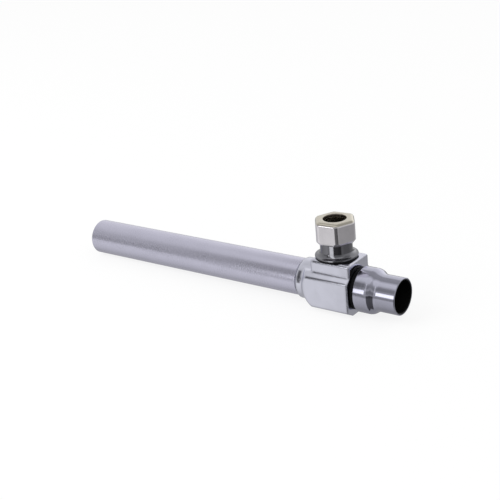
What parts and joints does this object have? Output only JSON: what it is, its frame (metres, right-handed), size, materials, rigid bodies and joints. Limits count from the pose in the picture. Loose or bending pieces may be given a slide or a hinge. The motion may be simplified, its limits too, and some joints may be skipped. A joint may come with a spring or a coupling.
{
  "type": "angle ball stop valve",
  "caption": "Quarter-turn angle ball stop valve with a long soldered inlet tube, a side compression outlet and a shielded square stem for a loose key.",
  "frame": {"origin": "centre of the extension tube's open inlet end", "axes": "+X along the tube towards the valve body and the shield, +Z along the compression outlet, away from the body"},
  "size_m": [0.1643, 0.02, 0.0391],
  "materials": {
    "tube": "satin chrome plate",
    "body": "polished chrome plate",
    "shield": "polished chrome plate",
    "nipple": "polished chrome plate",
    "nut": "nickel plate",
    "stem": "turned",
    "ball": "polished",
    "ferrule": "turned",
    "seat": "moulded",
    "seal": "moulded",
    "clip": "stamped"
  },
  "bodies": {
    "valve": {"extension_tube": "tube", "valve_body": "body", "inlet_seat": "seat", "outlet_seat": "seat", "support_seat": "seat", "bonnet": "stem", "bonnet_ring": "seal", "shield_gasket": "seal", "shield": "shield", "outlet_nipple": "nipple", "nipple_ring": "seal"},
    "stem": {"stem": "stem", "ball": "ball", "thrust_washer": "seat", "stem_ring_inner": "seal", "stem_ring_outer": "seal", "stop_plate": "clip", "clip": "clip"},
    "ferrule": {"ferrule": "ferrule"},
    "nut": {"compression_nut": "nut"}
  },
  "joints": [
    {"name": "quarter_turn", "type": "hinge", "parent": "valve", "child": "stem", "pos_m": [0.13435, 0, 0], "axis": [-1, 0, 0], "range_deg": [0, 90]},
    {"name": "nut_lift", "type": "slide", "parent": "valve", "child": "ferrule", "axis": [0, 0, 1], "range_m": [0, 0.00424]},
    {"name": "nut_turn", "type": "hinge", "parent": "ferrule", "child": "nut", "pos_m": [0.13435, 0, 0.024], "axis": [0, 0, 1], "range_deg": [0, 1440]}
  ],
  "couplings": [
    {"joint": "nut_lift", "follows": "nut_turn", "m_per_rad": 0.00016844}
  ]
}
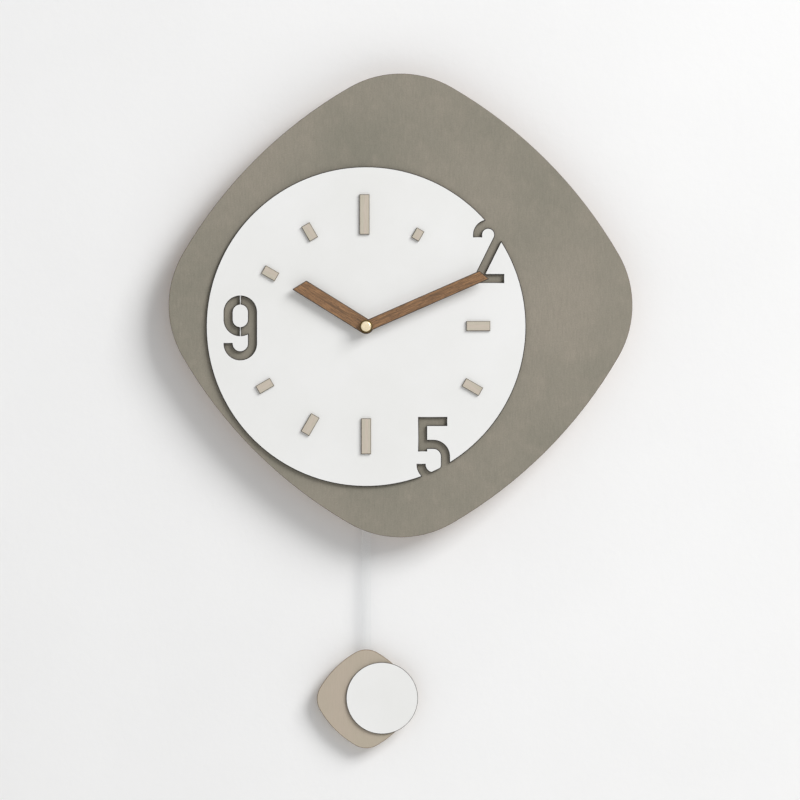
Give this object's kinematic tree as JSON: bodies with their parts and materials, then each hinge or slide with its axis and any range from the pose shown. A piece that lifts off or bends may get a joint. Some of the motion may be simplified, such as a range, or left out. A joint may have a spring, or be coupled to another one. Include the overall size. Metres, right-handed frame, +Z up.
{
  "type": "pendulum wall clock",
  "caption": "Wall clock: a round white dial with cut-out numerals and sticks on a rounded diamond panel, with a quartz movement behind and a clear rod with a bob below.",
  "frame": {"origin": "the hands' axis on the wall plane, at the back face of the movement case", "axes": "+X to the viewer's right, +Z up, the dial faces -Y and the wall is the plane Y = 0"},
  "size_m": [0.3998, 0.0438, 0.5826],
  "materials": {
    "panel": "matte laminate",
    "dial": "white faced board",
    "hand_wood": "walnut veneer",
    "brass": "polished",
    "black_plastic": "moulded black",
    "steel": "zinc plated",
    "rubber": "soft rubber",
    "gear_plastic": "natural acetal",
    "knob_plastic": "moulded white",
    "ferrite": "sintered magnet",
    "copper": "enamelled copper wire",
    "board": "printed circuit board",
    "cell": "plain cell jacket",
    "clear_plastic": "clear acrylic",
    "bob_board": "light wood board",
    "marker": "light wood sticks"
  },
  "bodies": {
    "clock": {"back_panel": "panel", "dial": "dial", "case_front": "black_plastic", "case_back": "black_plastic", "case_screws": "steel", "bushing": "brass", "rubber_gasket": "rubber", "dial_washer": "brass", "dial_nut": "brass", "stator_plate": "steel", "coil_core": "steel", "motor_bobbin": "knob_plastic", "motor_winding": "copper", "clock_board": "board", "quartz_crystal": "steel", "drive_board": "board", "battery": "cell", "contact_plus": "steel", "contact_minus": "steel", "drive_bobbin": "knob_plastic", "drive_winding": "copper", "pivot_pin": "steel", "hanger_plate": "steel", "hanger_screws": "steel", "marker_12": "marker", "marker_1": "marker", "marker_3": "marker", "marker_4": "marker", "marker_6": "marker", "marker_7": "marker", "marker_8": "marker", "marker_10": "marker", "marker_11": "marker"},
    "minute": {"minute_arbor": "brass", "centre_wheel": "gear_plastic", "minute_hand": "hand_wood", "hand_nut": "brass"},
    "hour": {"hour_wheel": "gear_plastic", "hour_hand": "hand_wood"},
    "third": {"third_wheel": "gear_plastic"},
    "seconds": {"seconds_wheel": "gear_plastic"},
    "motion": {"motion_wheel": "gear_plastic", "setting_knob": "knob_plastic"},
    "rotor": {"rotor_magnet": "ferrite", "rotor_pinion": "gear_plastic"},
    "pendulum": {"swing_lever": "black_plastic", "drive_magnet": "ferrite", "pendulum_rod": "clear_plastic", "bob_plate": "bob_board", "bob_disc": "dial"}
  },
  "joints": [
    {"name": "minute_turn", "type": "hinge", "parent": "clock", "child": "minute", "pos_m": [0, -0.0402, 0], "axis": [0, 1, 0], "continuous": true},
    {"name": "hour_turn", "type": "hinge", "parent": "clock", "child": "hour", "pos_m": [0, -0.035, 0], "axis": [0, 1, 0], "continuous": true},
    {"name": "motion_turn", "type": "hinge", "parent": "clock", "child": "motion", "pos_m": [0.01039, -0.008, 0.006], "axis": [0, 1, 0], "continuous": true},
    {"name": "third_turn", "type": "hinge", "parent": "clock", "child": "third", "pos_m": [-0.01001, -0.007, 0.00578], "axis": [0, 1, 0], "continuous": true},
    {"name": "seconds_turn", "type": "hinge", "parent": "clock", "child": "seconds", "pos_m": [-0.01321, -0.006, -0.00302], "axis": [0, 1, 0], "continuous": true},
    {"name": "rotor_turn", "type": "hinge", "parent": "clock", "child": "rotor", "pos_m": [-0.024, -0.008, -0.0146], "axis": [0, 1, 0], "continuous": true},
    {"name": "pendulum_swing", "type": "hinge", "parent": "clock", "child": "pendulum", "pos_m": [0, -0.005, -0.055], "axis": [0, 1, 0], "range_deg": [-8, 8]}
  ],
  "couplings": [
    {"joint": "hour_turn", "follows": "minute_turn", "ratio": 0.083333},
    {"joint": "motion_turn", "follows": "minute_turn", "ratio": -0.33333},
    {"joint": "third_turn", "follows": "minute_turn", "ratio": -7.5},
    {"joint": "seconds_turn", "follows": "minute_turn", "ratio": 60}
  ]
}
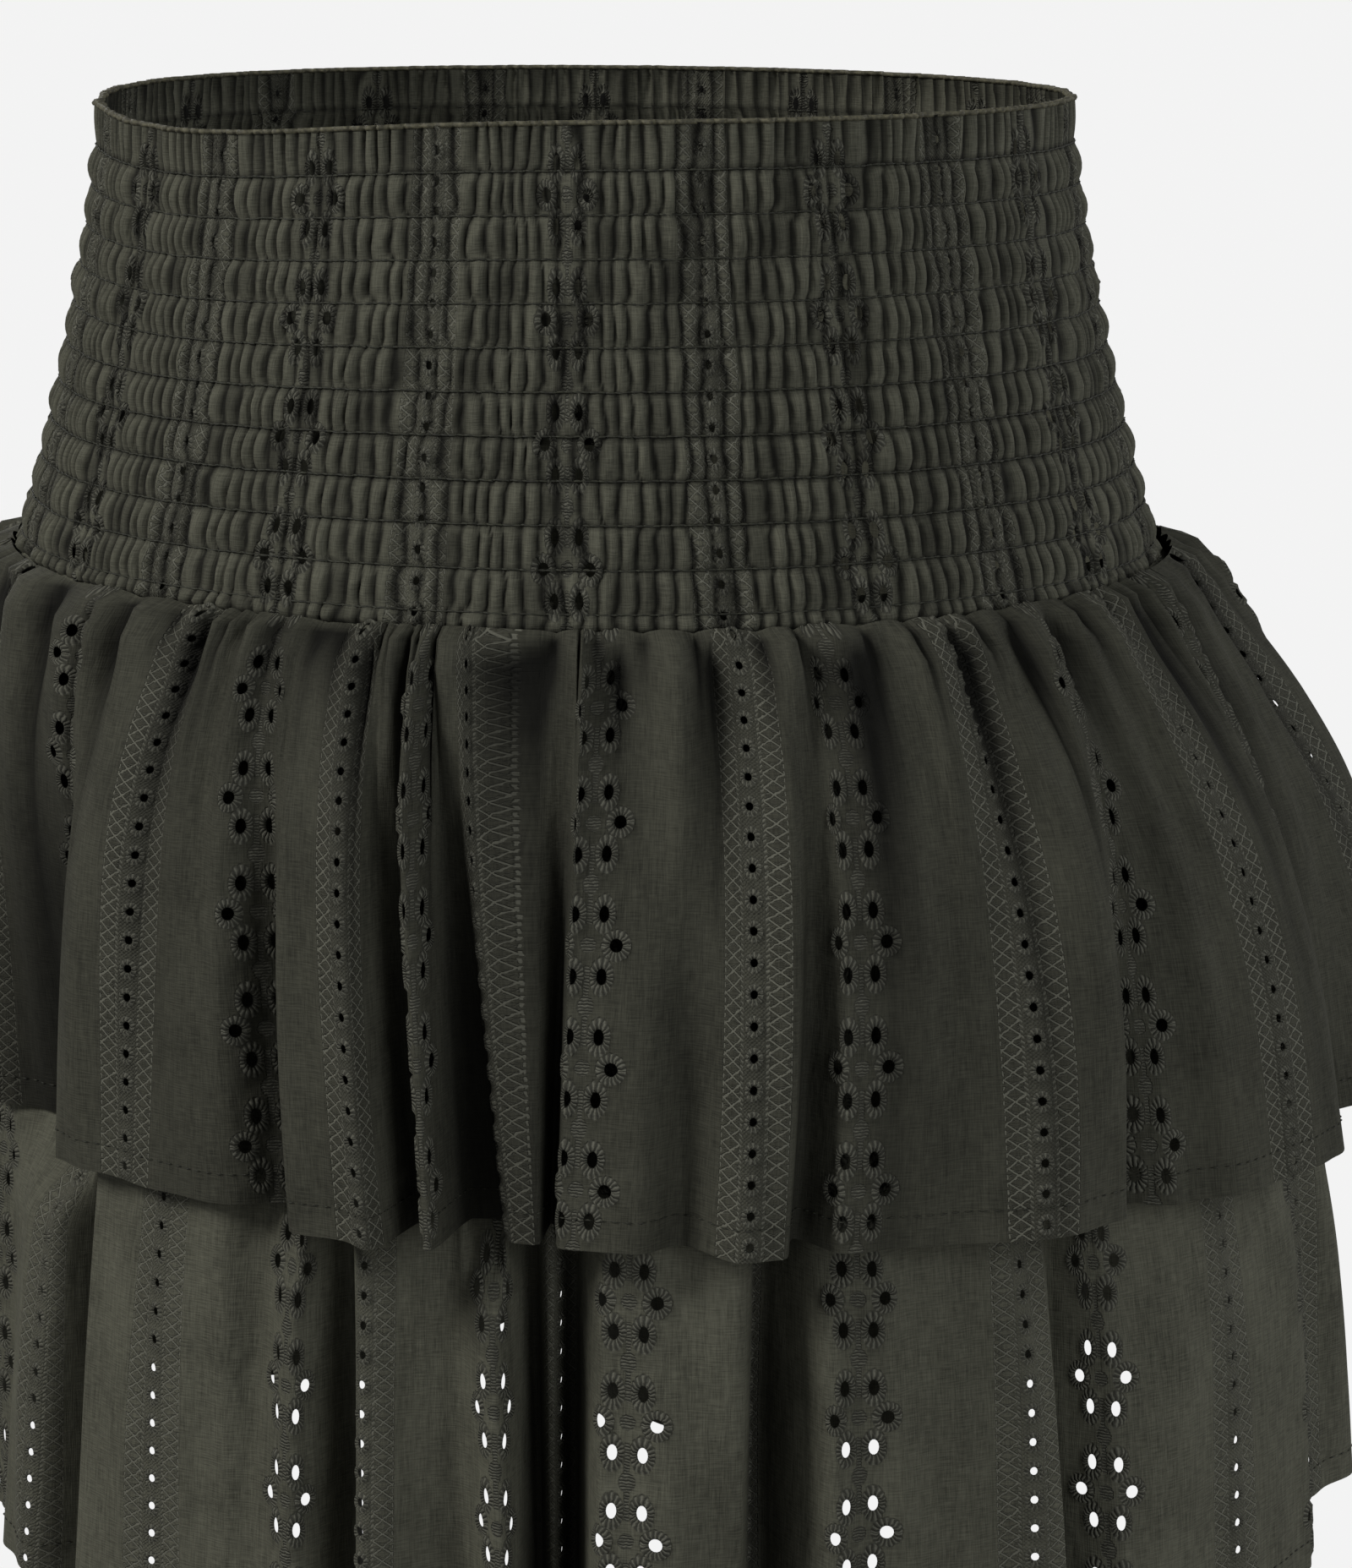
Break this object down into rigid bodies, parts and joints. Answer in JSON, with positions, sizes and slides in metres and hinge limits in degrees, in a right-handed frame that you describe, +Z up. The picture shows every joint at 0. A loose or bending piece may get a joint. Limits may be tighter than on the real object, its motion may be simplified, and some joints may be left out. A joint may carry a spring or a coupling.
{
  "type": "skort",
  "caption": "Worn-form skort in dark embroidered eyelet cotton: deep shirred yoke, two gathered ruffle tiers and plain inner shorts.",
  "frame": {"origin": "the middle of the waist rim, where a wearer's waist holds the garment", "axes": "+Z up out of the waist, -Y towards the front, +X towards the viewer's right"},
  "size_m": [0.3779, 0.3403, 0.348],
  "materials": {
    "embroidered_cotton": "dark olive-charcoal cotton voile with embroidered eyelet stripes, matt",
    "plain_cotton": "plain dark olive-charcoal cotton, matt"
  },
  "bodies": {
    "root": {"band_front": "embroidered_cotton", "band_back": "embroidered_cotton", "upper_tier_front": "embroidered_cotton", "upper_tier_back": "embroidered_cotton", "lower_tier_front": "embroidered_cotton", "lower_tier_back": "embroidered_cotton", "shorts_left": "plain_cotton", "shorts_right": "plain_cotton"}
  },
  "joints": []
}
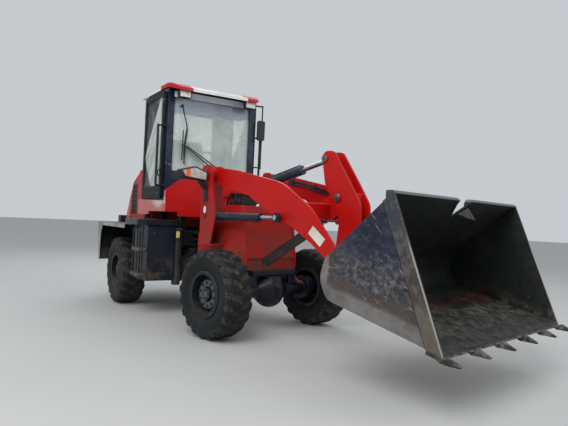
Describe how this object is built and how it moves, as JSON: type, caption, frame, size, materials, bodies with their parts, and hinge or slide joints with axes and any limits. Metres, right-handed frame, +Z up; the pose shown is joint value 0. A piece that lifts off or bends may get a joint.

What is needed: Look through the records and gather every line containing "their".

Solution for this task:
Give this object's kinematic tree as JSON: bodies with their parts and materials, then each hinge or slide with its axis and any range from the pose shown. A piece that lifts off or bends may get a joint. Some of the motion may be simplified, such as a range, or left out. A joint may have a spring, or be coupled to another one. Include the overall size. Metres, right-handed frame, +Z up.
Describe how this object is built and how it moves, as JSON: type, caption, frame, size, materials, bodies with their parts, and hinge or slide joints with axes and any limits. Metres, right-handed frame, +Z up; the pose shown is joint value 0. A piece that lifts off or bends may get a joint.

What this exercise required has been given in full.